Brief -> Wherever the string "code" appears in a line, extract that line.

Supplied records ->
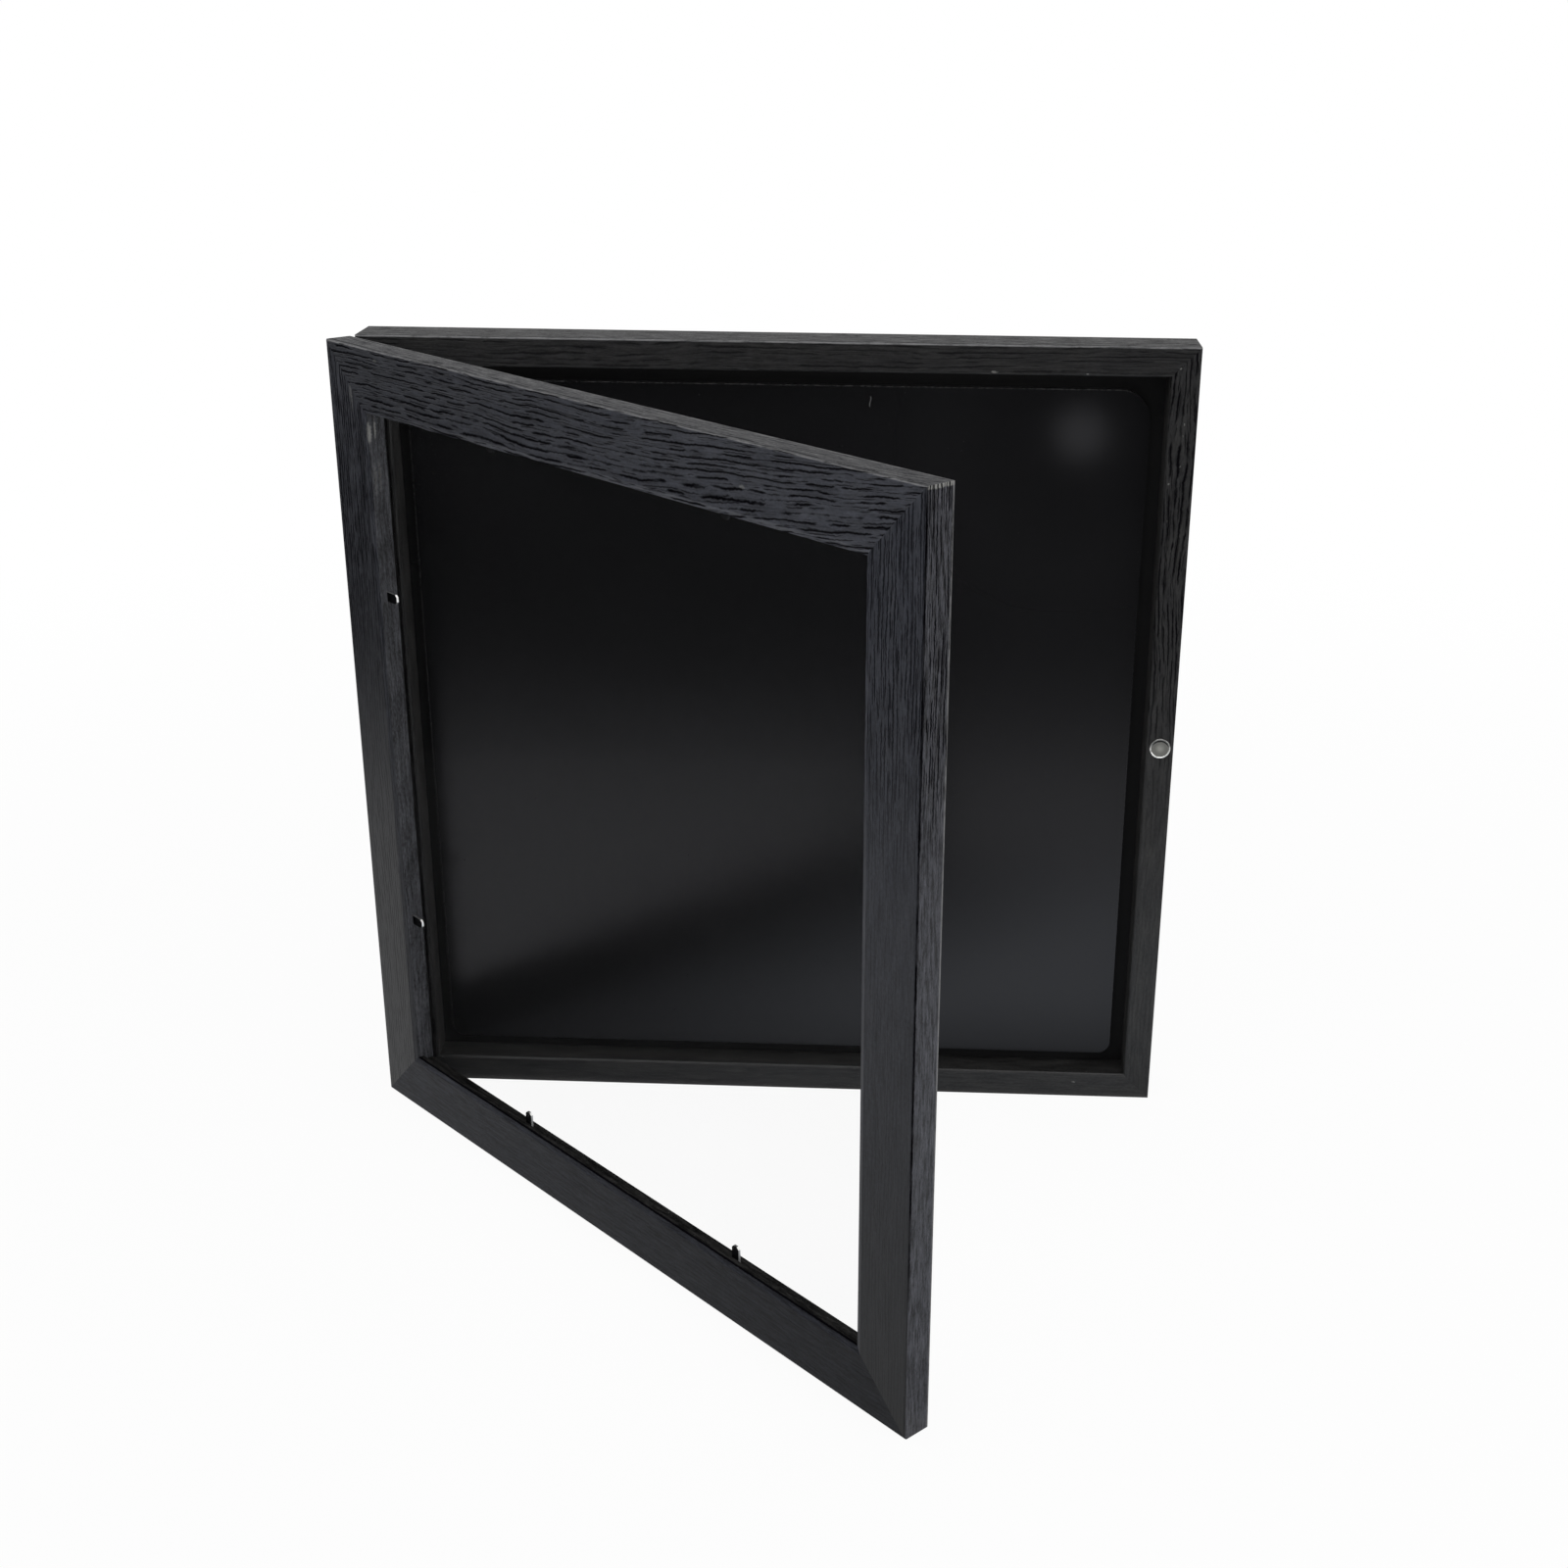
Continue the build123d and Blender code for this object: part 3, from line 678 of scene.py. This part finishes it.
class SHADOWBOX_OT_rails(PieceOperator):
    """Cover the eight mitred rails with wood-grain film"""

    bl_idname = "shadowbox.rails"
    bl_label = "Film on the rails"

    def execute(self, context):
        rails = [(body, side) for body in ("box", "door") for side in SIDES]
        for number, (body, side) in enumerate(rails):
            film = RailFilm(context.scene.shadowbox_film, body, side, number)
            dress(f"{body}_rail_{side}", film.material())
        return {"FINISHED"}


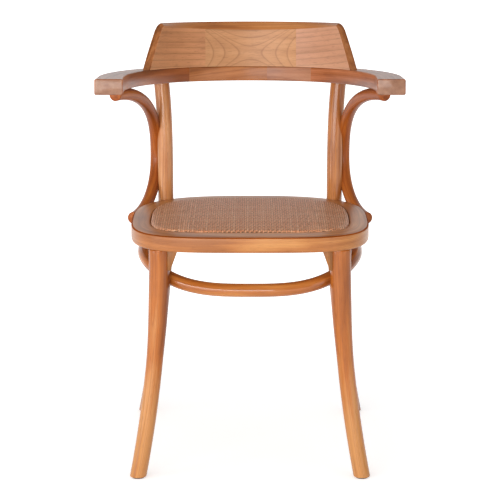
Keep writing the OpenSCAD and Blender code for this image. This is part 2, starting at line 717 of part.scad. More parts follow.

The output ->
Continue the build123d and Blender code for this object: part 3, from line 678 of scene.py. This part finishes it.
Keep writing the OpenSCAD and Blender code for this image. This is part 2, starting at line 717 of part.scad. More parts follow.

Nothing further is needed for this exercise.